Une dizaine de personnes ont été hospitalisées en Seine-Saint-Denis, ces dernières semaines, suite à une prise de cocaïne frelatée. La plupart sont pourtant des consommateurs chroniques, mais la particularité de la cocaïne utilisée tient à ce qu'elle était coupée avec de la scopolamine. Ce puissant traitement atropinique, utilisé le plus souvent en soins palliatifs, peut entraîner de graves complications en cas d’intoxication aiguë. Un effet atropinique expliquerait les symptômes présentés par cette dizaine de consommateurs : agitation, hallucinations, mydriase bilatérale réactive, hypertension artérielle, tachycardie, vomissements… Des tableaux cliniques complexes, mais dont l’intensité a conduit les médecins à tirer la sonnette d’alarme.
Pour le Dr Anne Batisse du Centre d’évaluation et d’information sur la pharmaco-dépendance d’île de France (CEIP), « cela montre l’importance de la notification par les professionnels ». De fait, l'alerte a permis de lancer les investigations : « Des analyses ont été réalisées, à partir de prélèvements sanguins, mais également sur des restes de poudre, permettant d’identifier la scopolamine ».
Cocaïne et scopolamine, un cocktail toxique
La cocaïne, consommée le plus souvent par voie nasale, est toujours associée à des produits de coupe. Parmi ceux-ci, on retrouve régulièrement le Levamisole, un antiparasitaire et l’Hydroxyzine, un anti histaminique. Cette fois-ci, la scopolamine a également été détectée. Le CEIP a analysé ces produits. « Les échantillons recèlent 23 % de cocaïne, un taux inférieur à celui qu’on détecte habituellement, plus proche de 50 %, rapporte le Dr Batisse.
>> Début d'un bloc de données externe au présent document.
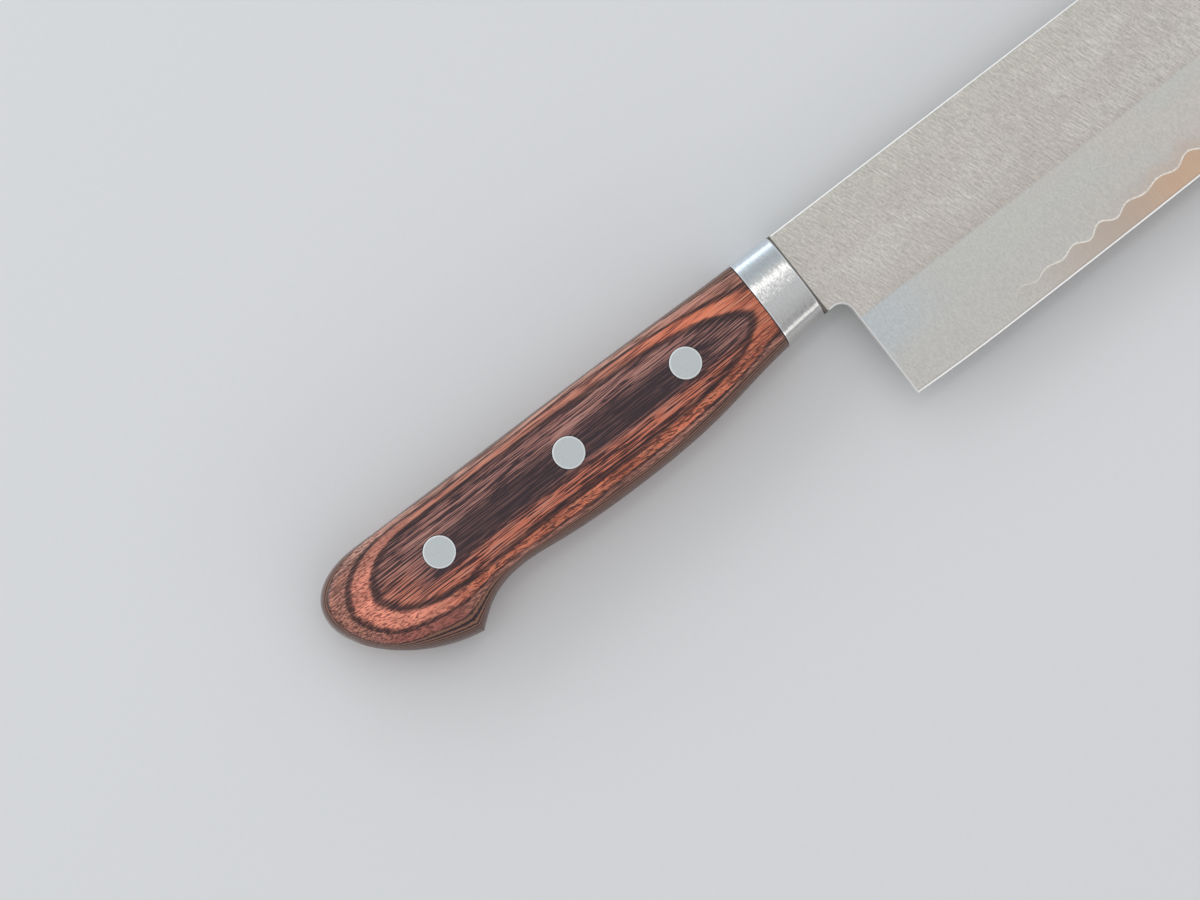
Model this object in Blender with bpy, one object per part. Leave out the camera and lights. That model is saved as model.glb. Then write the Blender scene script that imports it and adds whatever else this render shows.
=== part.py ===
"""Nakiri, a Japanese vegetable knife, lying on its left side.

A forged blade with a hidden tang, a drawn ferrule, two laminated wood scales and three two-piece
compression rivets. The knife is worked out in its own frame: X runs along the knife towards the tip and
is zero at the front face of the ferrule, Y points from the cutting edge to the spine and is zero near the
top of the ferrule, and Z is zero at the middle of the blade's thickness. An empty then stands it on its
lowest point.
"""

import math

import bmesh
import bpy
import numpy as np

MM = 0.001

# Clearances between pieces
GAP = 0.3 * MM
SEAM = 0.3 * MM

# Blade outline
BLADE_LENGTH = 165.0 * MM
NECK_LENGTH = 5.3 * MM
NECK_DEPTH = 19.6 * MM
NECK_FILLET = 2.6 * MM
SPINE_START = 0.4 * MM
SPINE_FALL = 0.4 * MM
EDGE_DEPTH = 45.2 * MM
EDGE_LOWEST = 28.0 * MM
HEEL_LIFT = 0.6 * MM
HEEL_LIFT_LENGTH = 24.0 * MM
HEEL_LIFT_POWER = 2.0
TIP_LIFT = 3.7 * MM
TIP_LIFT_POWER = 2.7
TIP_ROUND = 13.0 * MM
TIP_EDGE_ROUND = 2.5 * MM

# Blade section
SPINE_THICKNESS = 2.0 * MM
TIP_THICKNESS = 1.5 * MM
BEVEL_TOP = 24.8 * MM
EDGE_SHOULDER = 0.4 * MM
ARRIS = 0.45 * MM
ARRIS_DROP = 0.35 * MM
MOST_ARRIS = 0.7

# Tang
TANG_FRONT_WIDTH = 12.4 * MM
TANG_BACK_WIDTH = 10.0 * MM
TANG_PAST_RIVET = 9.0 * MM
TANG_THICKNESS = 2.0 * MM
TANG_CORNER = 1.5 * MM

# Handle outline, seen along Z
HANDLE_LENGTH = 121.1 * MM
BUTT_REACH = 14.0 * MM
BUTT_POWER = 2.3
NOSE_DEPTH = 7.8 * MM
HEEL_OF_HAND_REACH = 27.0 * MM
HEEL_OF_HAND_DEPTH = 20.6 * MM
HEEL_OF_HAND_POWER = 1.68
HOOK_FROM_BUTT = 24.7 * MM
MIDDLE_DEPTH = 10.0 * MM

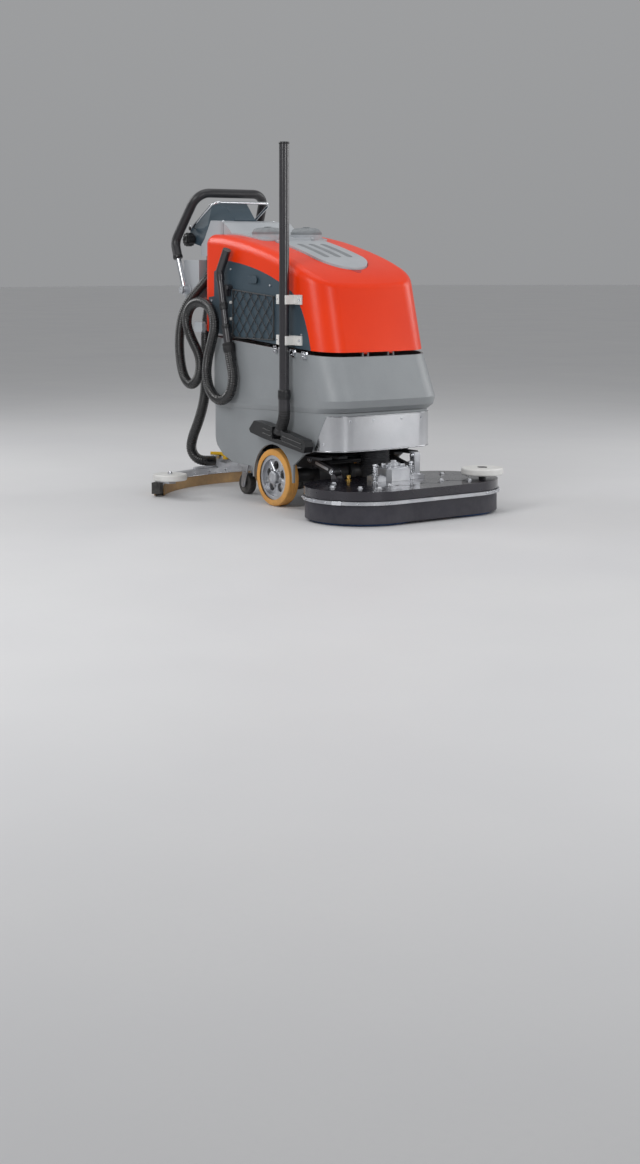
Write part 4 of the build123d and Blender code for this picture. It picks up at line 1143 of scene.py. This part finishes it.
# ---- stage and light ----------------------------------------------------------------------
def make_stage():
    """A plain pale floor, half a millimetre below the wheels."""
    mesh = bpy.data.meshes.new("floor")
    size = 45
    corners = [(-size, -size, 0), (size, -size, 0), (size, size, 0), (-size, size, 0)]
    mesh.from_pydata(corners, [], [(0, 1, 2, 3)])
    floor = bpy.data.objects.new("floor", mesh)
    bpy.context.scene.collection.objects.link(floor)
    floor.location.z = -0.0005
    floor.data.materials.append(material("floor", (214, 214, 215), (210, 210, 212), (0.5, 0.6), patch=1.0,
                                         grain=200, bump=0.02, edge=0.0))


def area_light(name, place, target, size, power):
    """A rectangular light in metres and watts, aimed at a target."""
    data = bpy.data.lights.new(name, "AREA")
    data.shape = "RECTANGLE"
    data.size, data.size_y = size
    data.energy = power
    obj = bpy.data.objects.new(name, data)
    obj.location = place
    direction = Vector(target) - Vector(place)
    obj.rotation_euler = direction.to_track_quat("-Z", "Y").to_euler()
    bpy.context.scene.collection.objects.link(obj)


def make_light():
    """A pale graded world and six soft area lights."""
    world = bpy.data.worlds.new("studio")
    bpy.context.scene.world = world
    world.use_nodes = True
    tree = world.node_tree
    back = tree.nodes["Background"]
    coords = tree.nodes.new("ShaderNodeTexCoord")
    split = tree.nodes.new("ShaderNodeSeparateXYZ")
    tree.links.new(coords.outputs["Generated"], split.inputs[0])
    sky = ramp(tree, split.outputs["Z"], -0.1, 0.5)
    tree.links.new(mix(tree, sky, (0.70, 0.71, 0.73, 1), (0.94, 0.95, 0.96, 1)), back.inputs["Color"])
    back.inputs["Strength"].default_value = 0.42
    area_light("key", (1.2, -3.6, 2.6), (0, 0, 0.5), (1.4, 2.4), 60)
    area_light("front", (4.4, -0.6, 1.9), (0.2, 0, 0.5), (0.8, 2.6), 34)
    area_light("front_card", (3.2, 2.6, 0.9), (0.3, 0, 0.3), (1.2, 1.4), 15)
    area_light("rear_rim", (-3.0, -1.6, 2.6), (-0.2, 0, 0.7), (1.4, 1.8), 40)
    area_light("left_fill", (1.0, 3.6, 2.0), (0, 0, 0.5), (1.6, 2.2), 34)
    area_light("top", (0, 0, 3.6), (0, 0, 0), (2.4, 2.4), 22)


make_stage()
make_light()
bpy.context.scene.view_settings.view_transform = "Standard"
La scopolamine est, elle, présente en quantité importante pour un produit de coupe, à hauteur de 15 %. » Cette proportion élevée pourrait expliquer les intoxications survenues depuis début juillet. « C’est la première fois qu’on retrouve de la scopolamine, même si des atropiniques ont déjà été utilisés il y a quelques années », souligne la spécialiste.
Pour le Dr Laurent Karila, psychiatre-addictologue et porte-parole de SOS Addictions : « La scopolamine et la cocaïne sont des analogues chimiques, la scopolamine potentialise l’effet psychostimulant de la cocaïne, et peut aussi aggraver ses effets toxiques. »
Le rôle majeur des CEIP
Suite aux alertes émises par l’Agence régionale de santé Ile-de-France les 8 et 12 juillet dernier, le ministère de la Santé devrait à son tour communiquer sur le sujet. L’occasion peut-être de rappeler l’importance des CEIP pour le recueil de ces informations, qui d’après le Dr Batisse, ont permis d’identifier « des clusters chronologiques et géographiques ». Avec l’arrivée de nouveaux produits de coupe, mais également de nouveaux produits de synthèse aux effets inconnus, ces outils d’alerte se révèlent être indispensables pour la prévention des intoxications chez les usagers de drogues.